- DATA
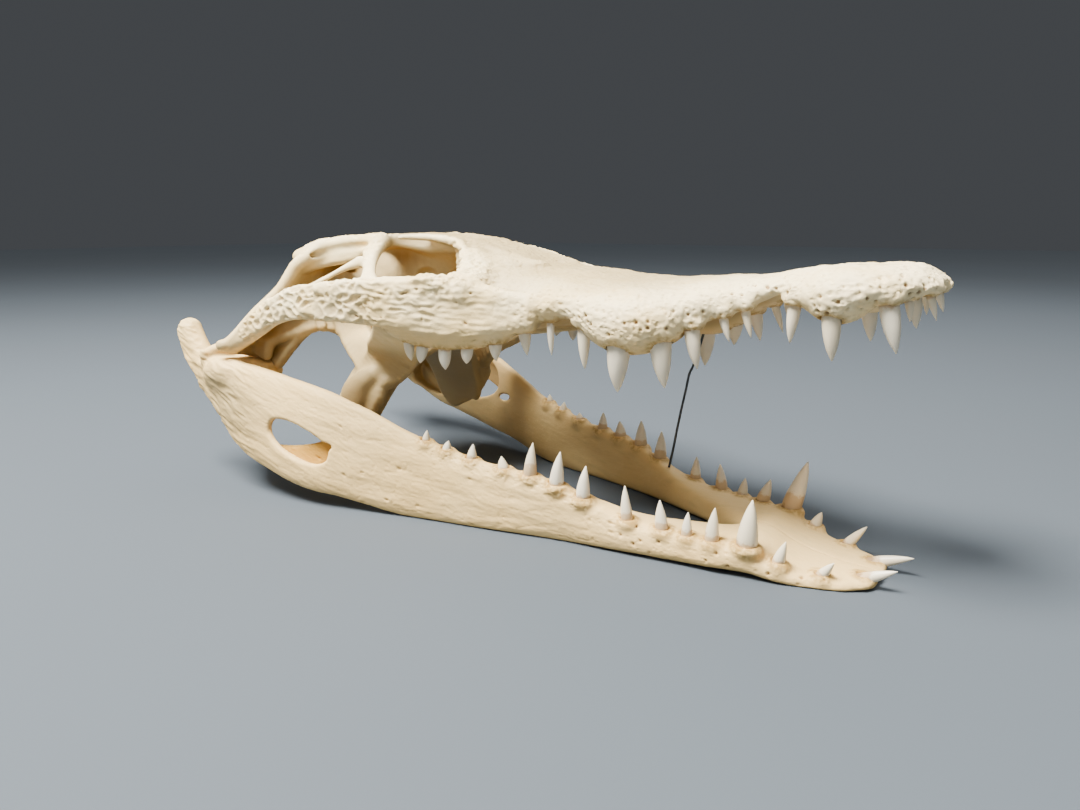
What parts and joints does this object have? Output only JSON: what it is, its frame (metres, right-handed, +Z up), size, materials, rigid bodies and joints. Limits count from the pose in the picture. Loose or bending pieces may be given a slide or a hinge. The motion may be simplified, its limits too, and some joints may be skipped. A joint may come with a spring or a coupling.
{
  "type": "nile crocodile skull",
  "caption": "Skull of a young Nile crocodile, its jaws propped open by a thin wire, resting on the edges of its lower jaw.",
  "frame": {"origin": "middle of the bounding box, at the level of the surface that the lower jaw rests on", "axes": "+X to the tip of the snout, +Y to the animal's left, +Z up"},
  "size_m": [0.3136, 0.132, 0.1096],
  "materials": {
    "bone": "dry, matt, cream-coloured bone with ochre stains in its hollows",
    "steel": "dark, dull steel wire"
  },
  "bodies": {
    "root": {"cranium": "bone", "mandible_left": "bone", "mandible_right": "bone", "prop_wire": "steel"}
  },
  "joints": []
}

- TASK DETAILS
Print the listing above in full, exactly as it is.

- EXERCISE ANSWER
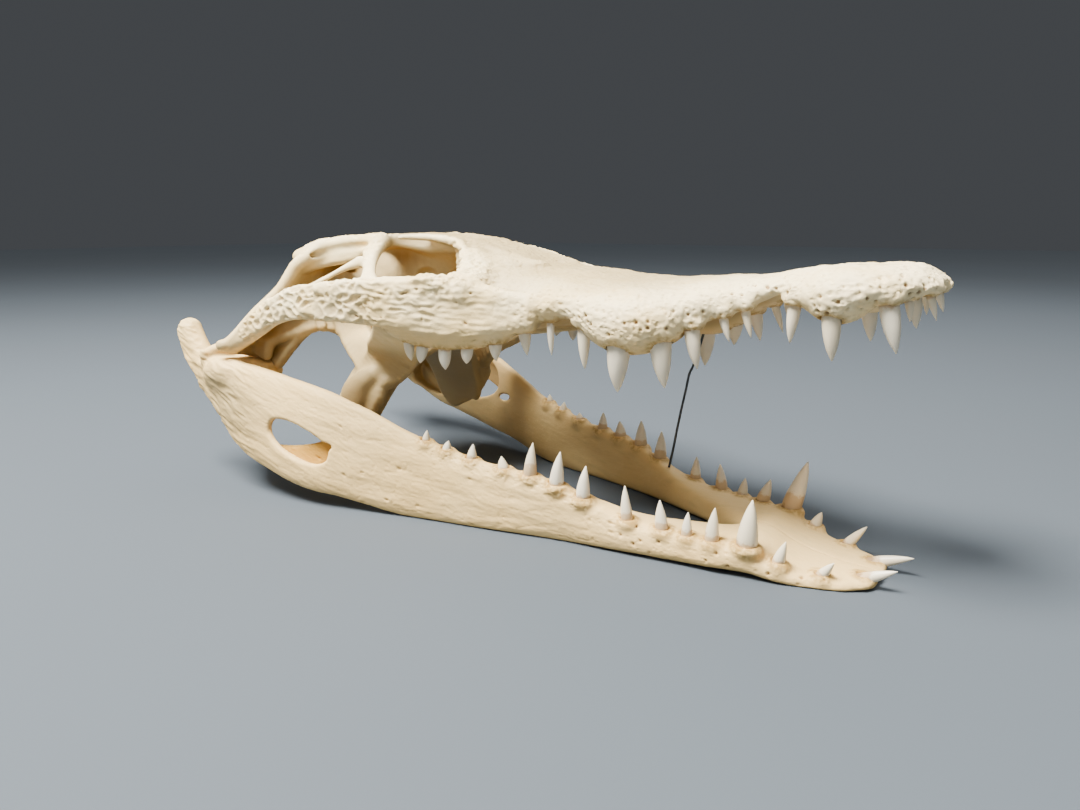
What parts and joints does this object have? Output only JSON: what it is, its frame (metres, right-handed, +Z up), size, materials, rigid bodies and joints. Limits count from the pose in the picture. Loose or bending pieces may be given a slide or a hinge. The motion may be simplified, its limits too, and some joints may be skipped. A joint may come with a spring or a coupling.
{
  "type": "nile crocodile skull",
  "caption": "Skull of a young Nile crocodile, its jaws propped open by a thin wire, resting on the edges of its lower jaw.",
  "frame": {"origin": "middle of the bounding box, at the level of the surface that the lower jaw rests on", "axes": "+X to the tip of the snout, +Y to the animal's left, +Z up"},
  "size_m": [0.3136, 0.132, 0.1096],
  "materials": {
    "bone": "dry, matt, cream-coloured bone with ochre stains in its hollows",
    "steel": "dark, dull steel wire"
  },
  "bodies": {
    "root": {"cranium": "bone", "mandible_left": "bone", "mandible_right": "bone", "prop_wire": "steel"}
  },
  "joints": []
}